Второй раз во Владивосток Александр Васильевич попал уже после Русско-японской войны. Он вел жизнь боевого морского офицера, не щадил себя и всегда – заметьте! – его сопровождала удача, как и во время службы на Севере. Он принял участие в Русско-японской войне, в обороне Порт-Артура, где проявил себя как человек огромной храбрости и недюжинного военного таланта. После войны он участвовал в разработке программы возрождении Российского флота, не оставлял и исследований Севера, которые и привели его снова во Владивосток – в 1910 году. Он пришел на ледоколе «Вайгач», которым командовал в составе Гидрографической экспедиции Северного Ледовитого океана. Здесь получил телеграмму с просьбой вернуться в Санкт-Петербург в Морской генштаб, чтобы вплотную заняться восстановлением флота. Он, по сути, наступил на горло собственной песне! Оставил Север ради более важной для страны цели – возрождения флота. Он был человеком долга, служил Отечеству.

– Ну а третий раз Владивосток встречал Колчака уже после революции?

– Да. Мы не будем говорить о его участии в Первой мировой войне, о многом другом, это все великие эпизоды, но раз уж речь о Владивостоке и Колчаке, то перенесемся в истории почти на восемь лет.

Колчак не принял революцию. Он был абсолютным государственником. Не ярым монархистом, а именно государственником, готовым приветствовать любую власть, которая ставила бы во главу угла процветание России. И он был милитаристом, как любой военный человек. Не раз цитировал Киплинга: «Две вещи на свете, словно одно: Во-первых, женщины, во-вторых, вино. Но слаще женщин, вкуснее вина Есть для мужчины – война». И потому он помыслить не мог о том, чтобы поддержать власть, которая желает стране проигрыша в войне. 
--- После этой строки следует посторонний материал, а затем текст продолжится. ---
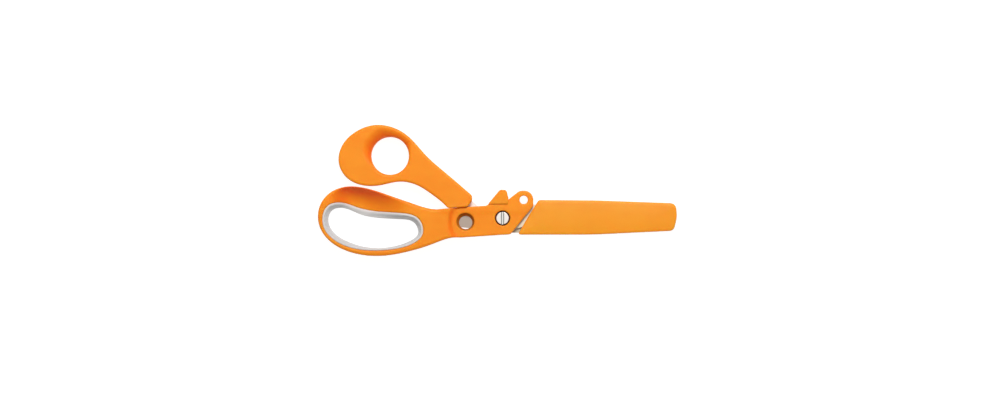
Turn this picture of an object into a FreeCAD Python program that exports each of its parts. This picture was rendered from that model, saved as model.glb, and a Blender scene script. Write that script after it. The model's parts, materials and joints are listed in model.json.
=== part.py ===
import FreeCAD, Part
import math
import os
import Sketcher
from FreeCAD import Vector

# Fabric shears with a moulded sheath over the blades, lying flat.
#
# Frame: the origin is on the blade pivot's axis, on the plane that the shears
# lie on. +X runs along the closed blades to their tips, +Y towards the thumb
# handle and +Z up, out of the face that carries the pivot screw's head.
# Millimetres throughout.

os.makedirs("parts", exist_ok=True)
doc = FreeCAD.newDocument("fabric_shears")

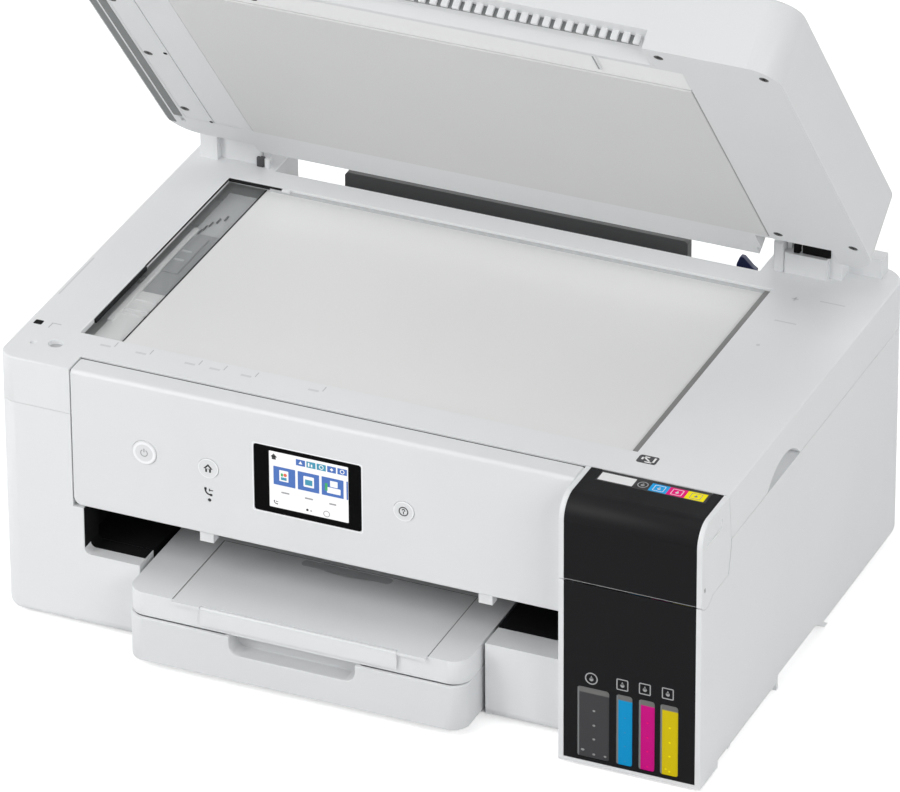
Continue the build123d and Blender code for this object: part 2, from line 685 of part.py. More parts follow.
def make_tank_fascia():
    x0 = tank_left_x + tank_trim + 0.1
    x1 = half_w - tank_trim - 0.1
    fascia = block(x0, x1, tank_front_y + 0.1, tank_front_y + 3, floor_z + 0.2, tank_seam_z - 0.3)
    fascia += block(x0, x1, tank_front_y + 2, tank_wall_y - 0.1, deck_z - 2.5, deck_z)
    fascia -= rod_x(x0 - 1, x1 + 1, tank_axis_y, tank_axis_z, tank_sweep_r + seam_gap)
    for wx0, wx1 in ink_windows:
        fascia -= prism_y(wx0, wx1, tank_front_y - 1, tank_front_y + 4, window_bottom_z, window_top_z, 2)
    for wx0, wx1 in ink_windows:
        fascia -= rod_z((wx0 + wx1) / 2, neck_y, deck_z - 4, deck_z + 1, neck_r + 0.4)
    # the rod that carries the caps, on its posts
    fascia += rod_x(x0 + 6, x1 - 6, cap_axis_y, cap_axis_z, 1.5)
    for post in (11.3, 36.3, 51.7, 66.9, 85.3):
        x = tank_left_x + post
        fascia += block(x - 1.2, x + 1.2, cap_axis_y - 2, cap_axis_y + 2, deck_z - 1, cap_axis_z + 2)
    # slots for the arms that carry the cover
    slot_y = (tank_axis_y + 10.4, tank_axis_y + 15.6)
    fascia -= block(x0 - 1, tank_left_x + 7.9, slot_y[0], slot_y[1], deck_z - 4, deck_z + 1)
    fascia -= block(half_w - 7.9, x1 + 1, slot_y[0], slot_y[1], deck_z - 4, deck_z + 1)
    return fascia


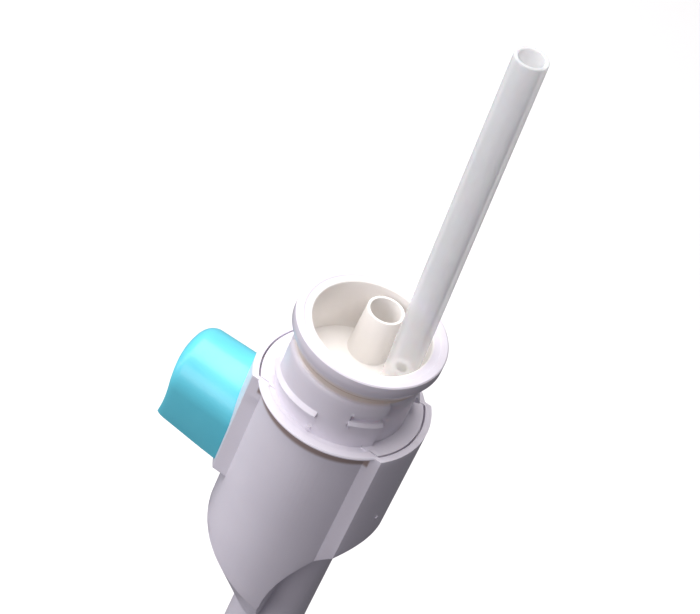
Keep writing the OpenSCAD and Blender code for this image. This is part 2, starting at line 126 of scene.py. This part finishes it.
# %% [markdown]
# The light is a wide soft box overhead and to the left, so upward faces are almost white and the faces towards
# the camera fall to a quiet lavender grey. A narrow strip on the left draws the long highlight down the barrel, a
# weaker box fills the front, and the world gives a faint cool light all round. The right side gets nothing of its
# own and stays dark. The floor is pale and takes shadows, but throws no light back, because its bounce would fill
# that dark side.

# %% Light and floor
FLOOR_REACH = 3.0


def soft_box(name, place, target, width, height, power, colour):
    """A rectangular area light that faces target."""
    data = bpy.data.lights.new(name, "AREA")
    data.shape, data.size, data.size_y = "RECTANGLE", width, height
    data.energy, data.color = power, colour
    light = bpy.data.objects.new(name, data)
    light.location = place
    light.rotation_mode = "QUATERNION"
    light.rotation_quaternion = (Vector(target) - Vector(place)).to_track_quat("-Z", "Y")
    bpy.context.scene.collection.objects.link(light)


soft_box("overhead_box", (-0.38, 0.08, 1.15), (0, 0, 0), 1.3, 1.3, 24, (1.0, 0.985, 0.97))
soft_box("left_strip", (-0.75, -0.30, 0.25), (0, 0, -0.02), 0.25, 0.8, 1.8, (0.95, 0.97, 1.0))
soft_box("front_fill", (-0.40, -1.05, 0.40), (0, 0, -0.02), 0.8, 0.6, 4.6, (0.99, 0.96, 1.0))
world = bpy.data.worlds.new("studio")
world.use_nodes = True
world.node_tree.nodes["Background"].inputs["Color"].default_value = (0.90, 0.87, 0.96, 1)
world.node_tree.nodes["Background"].inputs["Strength"].default_value = 0.16
bpy.context.scene.world = world
bpy.context.scene.view_settings.view_transform = "Standard"

floor_mesh = bpy.data.meshes.new("floor")
floor_z = cad_box[0].z - 0.0005
corners = [(-1, -1), (1, -1), (1, 1), (-1, 1)]
floor_mesh.from_pydata([(x * FLOOR_REACH, y * FLOOR_REACH, floor_z) for x, y in corners], [], [(0, 1, 2, 3)])
floor = bpy.data.objects.new("floor", floor_mesh)
floor.visible_diffuse = False
floor.visible_glossy = False
bpy.context.scene.collection.objects.link(floor)
print("floor at", round(floor_z, 4))

# %% [markdown]
# ## Writing node trees as sums
# A material is a net of nodes, and drawing it in calls is hard to read. A small class wraps one output socket and
# overloads the operators, so that `0.3 + noise * 0.1` adds the two Math nodes itself. Every other node comes from
# one method, which takes the node's type, its settings and the values or links of its inputs. Trees of geometry
# nodes use the same two classes, because they have the same Math node.

# %% The node kit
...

Знаете, все блестящие офицеры, адмиралы и генералы того времени бравировали тем, что они вне политики. Но жизнь складывалась так, что политика втягивала их в свою круговерть… 
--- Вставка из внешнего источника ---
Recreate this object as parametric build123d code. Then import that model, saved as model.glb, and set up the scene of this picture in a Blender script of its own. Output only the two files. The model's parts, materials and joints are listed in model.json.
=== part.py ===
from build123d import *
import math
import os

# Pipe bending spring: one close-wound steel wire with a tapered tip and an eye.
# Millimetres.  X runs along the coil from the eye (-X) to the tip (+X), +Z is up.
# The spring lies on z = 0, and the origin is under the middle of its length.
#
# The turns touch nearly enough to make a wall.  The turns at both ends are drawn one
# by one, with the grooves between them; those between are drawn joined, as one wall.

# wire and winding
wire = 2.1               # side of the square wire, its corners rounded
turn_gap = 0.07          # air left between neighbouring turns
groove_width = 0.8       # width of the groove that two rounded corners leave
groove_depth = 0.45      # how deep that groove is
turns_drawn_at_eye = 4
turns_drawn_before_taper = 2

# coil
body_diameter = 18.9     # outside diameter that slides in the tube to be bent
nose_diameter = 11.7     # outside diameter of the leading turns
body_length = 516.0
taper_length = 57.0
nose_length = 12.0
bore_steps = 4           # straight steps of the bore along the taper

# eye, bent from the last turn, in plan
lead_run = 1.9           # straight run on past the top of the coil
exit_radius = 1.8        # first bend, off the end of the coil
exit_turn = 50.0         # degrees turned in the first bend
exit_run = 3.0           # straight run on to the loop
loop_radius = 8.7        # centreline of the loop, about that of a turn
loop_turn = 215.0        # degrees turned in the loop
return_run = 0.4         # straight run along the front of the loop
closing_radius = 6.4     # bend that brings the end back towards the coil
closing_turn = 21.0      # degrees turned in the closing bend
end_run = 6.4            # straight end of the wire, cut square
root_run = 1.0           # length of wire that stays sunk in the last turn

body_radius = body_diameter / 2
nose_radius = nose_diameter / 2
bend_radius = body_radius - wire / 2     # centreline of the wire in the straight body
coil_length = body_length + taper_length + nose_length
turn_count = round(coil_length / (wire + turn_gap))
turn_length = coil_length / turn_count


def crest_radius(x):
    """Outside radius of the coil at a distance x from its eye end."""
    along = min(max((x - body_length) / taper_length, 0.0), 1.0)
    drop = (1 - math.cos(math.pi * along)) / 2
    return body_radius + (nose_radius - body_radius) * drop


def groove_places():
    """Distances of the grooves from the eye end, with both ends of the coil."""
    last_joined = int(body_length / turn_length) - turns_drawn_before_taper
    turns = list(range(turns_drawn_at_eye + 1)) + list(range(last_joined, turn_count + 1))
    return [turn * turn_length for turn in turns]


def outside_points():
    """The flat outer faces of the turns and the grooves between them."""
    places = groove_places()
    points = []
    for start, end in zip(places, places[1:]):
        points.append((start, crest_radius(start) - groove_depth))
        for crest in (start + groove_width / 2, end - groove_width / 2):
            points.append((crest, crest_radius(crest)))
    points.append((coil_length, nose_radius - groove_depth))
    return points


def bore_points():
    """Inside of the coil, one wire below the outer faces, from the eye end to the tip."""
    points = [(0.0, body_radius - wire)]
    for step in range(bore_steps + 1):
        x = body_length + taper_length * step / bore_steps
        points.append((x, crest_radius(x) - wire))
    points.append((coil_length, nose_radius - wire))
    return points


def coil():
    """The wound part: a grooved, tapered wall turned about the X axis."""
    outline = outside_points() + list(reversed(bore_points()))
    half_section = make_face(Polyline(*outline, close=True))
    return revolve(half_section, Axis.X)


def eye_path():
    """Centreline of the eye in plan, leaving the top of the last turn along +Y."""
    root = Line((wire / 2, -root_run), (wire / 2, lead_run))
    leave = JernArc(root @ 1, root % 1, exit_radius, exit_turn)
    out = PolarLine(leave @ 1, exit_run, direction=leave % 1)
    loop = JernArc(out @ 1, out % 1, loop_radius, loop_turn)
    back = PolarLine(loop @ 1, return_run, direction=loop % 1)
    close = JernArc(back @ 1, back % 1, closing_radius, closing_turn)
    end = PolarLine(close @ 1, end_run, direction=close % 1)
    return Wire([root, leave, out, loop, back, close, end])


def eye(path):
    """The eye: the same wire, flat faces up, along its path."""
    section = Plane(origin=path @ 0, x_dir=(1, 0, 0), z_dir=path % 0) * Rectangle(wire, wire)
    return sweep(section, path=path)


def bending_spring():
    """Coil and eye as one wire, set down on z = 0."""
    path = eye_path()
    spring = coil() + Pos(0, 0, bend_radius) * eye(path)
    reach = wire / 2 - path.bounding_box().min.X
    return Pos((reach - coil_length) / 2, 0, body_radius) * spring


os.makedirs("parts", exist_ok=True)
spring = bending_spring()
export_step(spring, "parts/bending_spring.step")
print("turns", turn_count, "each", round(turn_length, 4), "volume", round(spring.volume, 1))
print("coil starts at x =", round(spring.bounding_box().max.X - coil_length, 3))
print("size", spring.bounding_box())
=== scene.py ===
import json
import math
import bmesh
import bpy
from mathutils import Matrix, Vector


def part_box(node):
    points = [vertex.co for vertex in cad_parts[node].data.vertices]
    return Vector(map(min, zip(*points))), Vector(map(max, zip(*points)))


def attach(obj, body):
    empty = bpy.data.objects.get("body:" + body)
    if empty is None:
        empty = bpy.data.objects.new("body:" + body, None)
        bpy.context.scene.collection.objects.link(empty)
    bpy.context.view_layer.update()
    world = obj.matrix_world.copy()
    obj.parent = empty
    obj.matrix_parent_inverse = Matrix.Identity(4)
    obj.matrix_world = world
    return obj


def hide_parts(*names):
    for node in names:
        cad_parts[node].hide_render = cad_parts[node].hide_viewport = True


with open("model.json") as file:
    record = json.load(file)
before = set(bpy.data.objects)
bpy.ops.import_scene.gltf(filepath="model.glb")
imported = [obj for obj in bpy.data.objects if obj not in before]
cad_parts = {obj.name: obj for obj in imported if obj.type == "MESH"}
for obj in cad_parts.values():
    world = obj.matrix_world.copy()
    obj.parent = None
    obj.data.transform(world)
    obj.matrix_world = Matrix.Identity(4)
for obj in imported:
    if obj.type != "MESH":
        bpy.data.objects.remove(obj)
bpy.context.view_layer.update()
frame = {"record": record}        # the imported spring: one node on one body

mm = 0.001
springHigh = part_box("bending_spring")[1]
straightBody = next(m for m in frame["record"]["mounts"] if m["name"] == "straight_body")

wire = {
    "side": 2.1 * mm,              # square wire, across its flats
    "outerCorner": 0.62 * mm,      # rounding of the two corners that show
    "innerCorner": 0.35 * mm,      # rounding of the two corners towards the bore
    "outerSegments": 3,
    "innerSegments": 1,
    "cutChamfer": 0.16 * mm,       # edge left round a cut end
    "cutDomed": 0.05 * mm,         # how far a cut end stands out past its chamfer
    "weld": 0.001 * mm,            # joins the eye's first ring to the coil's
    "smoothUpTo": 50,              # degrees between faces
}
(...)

– Как вам кажется, почему именно вокруг фигуры Колчака сплотилось общество в тот момент?

– Надежды тех, кто не принимал большевизм, были направлены на генерала Корнилова и на Колчака. Именно потому, что Колчак не приветствовал Февральскую революцию и согласился подчиняться Временному правительству (а он тогда был главкомом Черноморского флота) только после прямого распоряжения Ставки. 

Он входил в «стаю славных», выдающихся адмиралов: Ушаков, Макаров, Нахимов, Колчак.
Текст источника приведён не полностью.